Which brings us right back to Sandymount Strand, where Stephen Dedalus, himself a wannabe artist is testing his own perception against the idea of an objective reality.
It’s a futile attempt because it’s impossible to escape the bounds of his own perception. Stephen can’t ‘see’ with his eyes closed and he can never be sure of what happens to the world when he shuts it out with darkness.

When I was at school, I found it strange that entire groups of friends seemed to like the same music. It confused me and sometimes it made me unsure of what I really liked and what I thought I should like. Was artistic appreciation a prerequisite for forming bonds? Or did people simply like the music their friends liked, because they were primed to see its value? It’s impossible to know really. Teenage sensibilities seemed to be invested heavily in film and music, and less so in visual art and writing. I couldn’t imagine lunchtime conversations featuring encyclopaedic knowledge and endless speculation about the direction of Irish sculpting or the American short story back then.

One of the most appealing attributes of art is that it evades definition. Is a well-placed mahogany chair “art”? What about a stickman figure Picasso may have penned when he was drunk? We delight in arguing about these questions because deep inside us, the idea of “art” as something pure and divinely inspired hasn’t vanished. We talk about skill, because it’s measurable: This genius savant has an IQ of ‘200’ and that performer could play the trickiest passages from Chopin at the age of seven.

New York Times columnist David Brooks
argues that the possibility to become an artistic genius lies in all of us. All it takes, he feels, is diligent practice, single-focus and proper mentorship. He reminds us that the brain is plastic, and that we “construct ourselves through behaviour”.

The Irish Times recently reported on a study that found that when subjects gazed at artwork they found particularly beautiful, they experienced a surge of Dopamine, (known as the “reward” neurotransmitter) through the brain at levels equivalent to gazing at a loved one.

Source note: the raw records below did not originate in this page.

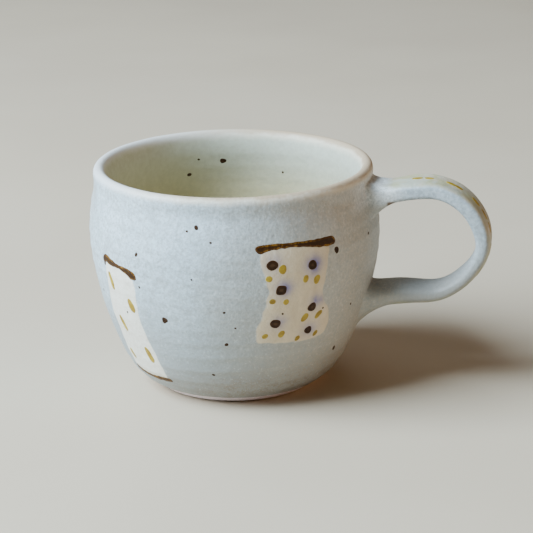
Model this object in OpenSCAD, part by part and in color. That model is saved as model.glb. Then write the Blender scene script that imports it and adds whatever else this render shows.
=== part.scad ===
// Wheel-thrown stoneware mug with a pulled strap handle, painted slip panels and iron speckles.
// Millimetres, +Z up. The origin is the centre of the foot on the table, and +X points to the handle.

/* [Body] */
// Height from the table to the top of the lip
body_h = 70; // [64:1:78]
// Widest diameter over the glaze, at the belly
belly_d = 90.5; // [84:0.5:98]
// Thickness of the clay wall at the belly
wall_t = 3.6; // [3:0.1:4.4]
// Thickness of the clay floor over the hollow of the foot
floor_t = 4.2; // [3.5:0.1:5.5]
// Radius of the rounded lip
lip_r = 1.5; // [1.2:0.1:1.7]

/* [Foot] */
// Outer radius of the flat ring that stands on the table
foot_r = 24.8; // [23:0.2:26]
// Width of the flat ring
foot_ring_w = 5; // [4:0.5:7]
// Depth of the trimmed hollow inside the ring
foot_hollow = 2; // [1:0.25:3]
// Height of the bare clay band above the table
foot_band_h = 3; // [2:0.25:4]

/* [Handle] */
// Reach of the loop from the axis of the mug to its outermost point
handle_reach = 80; // [77:0.2:86]
// Height of the strap's centre line where the loop is highest
handle_top_z = 64.2; // [62:0.2:65]
// Height of the strap's centre line where the loop is lowest
handle_low_z = 31; // [27.6:0.2:33.6]
// Width of the strap at the top of the loop
strap_w = 14; // [11:0.2:15.6]
// Thickness of the strap at the top of the loop
strap_t = 5.2; // [4.2:0.2:6.6]

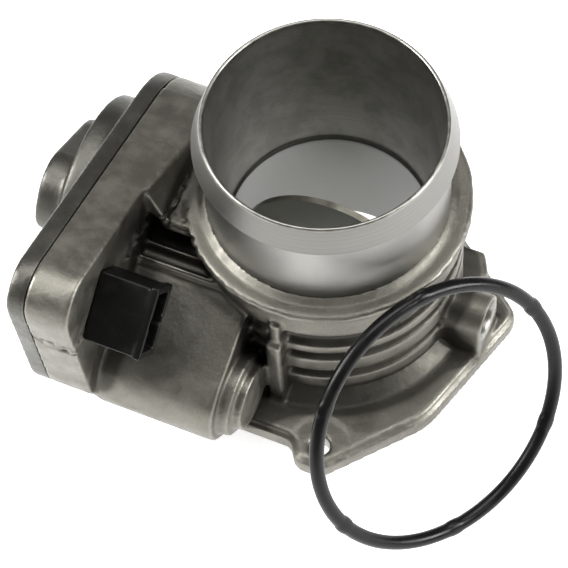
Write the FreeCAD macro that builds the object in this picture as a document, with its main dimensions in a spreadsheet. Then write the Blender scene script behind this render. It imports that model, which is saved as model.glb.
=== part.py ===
import FreeCAD, Part
import math
import os
import re

from FreeCAD import Placement, Rotation, Vector

# Electric throttle body. Millimetres. +Z is the air passage's axis towards the hose spigot, +X runs along
# the throttle shaft away from the gearbox, and the origin is on the passage's axis in the flange face.

SIZES = {
    # air passage and hose spigot
    "total_height": 100.0,
    "bore_radius": 31.0,
    "bore_height": 43.0,
    "inlet_foot_radius": 31.8,
    "inlet_mouth_radius": 35.6,
    "spigot_radius": 37.1,
    "lip_radius": 36.9,
    "bead_radius": 39.6,
    "bead_height": 91.0,
    "collar_radius": 44.0,
    "collar_bottom": 57.3,
    "collar_top": 60.5,
    "band_radius": 41.5,
    "band_bottom": 45.5,
    "body_radius": 38.2,
    "rib_radius": 41.0,
    # flange
    "flange_thickness": 7.0,
    "flange_edge": 5.4,
    "flange_step": 1.5,
    "bolt_across": 18.5,
    "bolt_along": 54.5,
    "bolt_hole_radius": 3.2,
    "spot_face_radius": 9.6,
    "spot_face_depth": 0.5,
    "groove_radius": 41.8,
    "groove_half_width": 2.1,
    "groove_depth": 3.0,
    # throttle shaft and plate
    "shaft_height": 18.2,
    "shaft_radius": 4.0,
    "shaft_bore_radius": 4.3,
    "running_clearance": 0.03,
    "plate_radius": 30.55,
    "plate_thickness": 2.2,
    "open_lean": 6.0,
    "screw_flat": 3.0,
    "boss_end": 52.6,
    "boss_radius": 7.7,
    "boss_bore_radius": 5.5,
    "boss_bore_start": 36.0,
    # gearbox tray and cover, whose outlines lie in planes of constant X
    "tray_back": 48.0,
    "tray_floor": 50.5,
    "tray_rim": 62.0,
    "tray_wall": 3.0,
    "cover_face": 68.0,
    "cover_skin": 2.0,
    "dome_wall": 2.4,
    "screw_post_radius": 4.8,
    "low_dome_radius": 30.0,
    "low_dome_face": 76.0,
    "high_dome_face": 84.5,
    "cover_screw_radius": 1.9,
    "cover_screw_head": 3.2,
    "cover_screw_sink": 2.2,
    # motor
    "motor_along": -54.0,
    "motor_height": 21.0,
    "barrel_radius": 16.5,
    "barrel_end": 10.0,
    "motor_radius": 14.0,
    "motor_cavity_radius": 14.3,
    "motor_cavity_end": 12.5,
    "motor_shaft_radius": 1.6,
    "motor_screw_reach": 17.4,
    # gear train
    "gear_module": 0.8,
    "sector_teeth": 58.0,
    "small_teeth": 20.0,
    "large_teeth": 56.0,
    "pinion_teeth": 12.0,
    "mesh_play": 0.1,
    "travel": 84.0,
    # return spring
    "spring_pocket_radius": 12.2,
    "spring_pocket_end": 41.0,
    "spring_radius": 10.0,
    "spring_wire": 0.8,
    # ball bearing beside the gearbox
    "bearing_radius": 8.0,
    "bearing_end": 34.5,
    # connector
    "plug_along": -60.7,
    "plug_height": 61.5,
    "plug_turn": 39.5,
    "plug_width": 21.5,
    "plug_depth": 12.5,
    "plug_end": 29.3,
    "plug_wall": 1.7,
    # loose flange seal
    "seal_ring_radius": 43.6,
    "seal_section_radius": 2.35,
}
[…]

In this experiment, the brain simply responds to a visual stimulus, which it has already categorised as beautiful. The Irish Times conclusion that “these findings have significant implications for Government policy” is a leap too far however. The study tested subjects with pre-existing notions of beauty. It did not explore other potential pleasure-stimuli, like a beautiful view, the smile from a stranger, a spontaneous meeting or the feeling of soft sand under your feet.

Dopamine pathways aren’t just activated by a masterpiece. They also play a key role in the progress of addiction as well as during eating and sex.

Society shouldn’t formalise art. It should encourage us to look more deeply at the world around us and to be creative in what we class beautiful. If you’ve lived all your life in a high-rise block of council flats littered with crisp bags and dirty runners, you might not be flooded with dopamine when you visit an art gallery. Maybe though, when you look outside your window and see a flower popping its head out of the box you planted it in, you will feel a rush of pleasure.

Oscar Wilde, who had “nothing to declare” but his own “genius”, fell victim to a society, which classified art into moral highs and lows. His love- surely the highest of all art forms-for another man landed him in prison in Paris, where he died a pauper’s death. Maybe it was this world of narrow definitions, which Stephen Dedalus was shutting out when he walked in darkness along Sandymount Strand.

High Art and Low Art don’t exist. Every one of us can experience moments of intense pleasure and awe. It can be at the taste of your first Lindt bunny after Lent, at the birth of your first child, or in the look in the eyes of your grandmother as she knits you a Christmas sweater. It can be in the middle of traffic in an ugly part of town or in the vast expanse of a city’s art gallery. It’s all around us.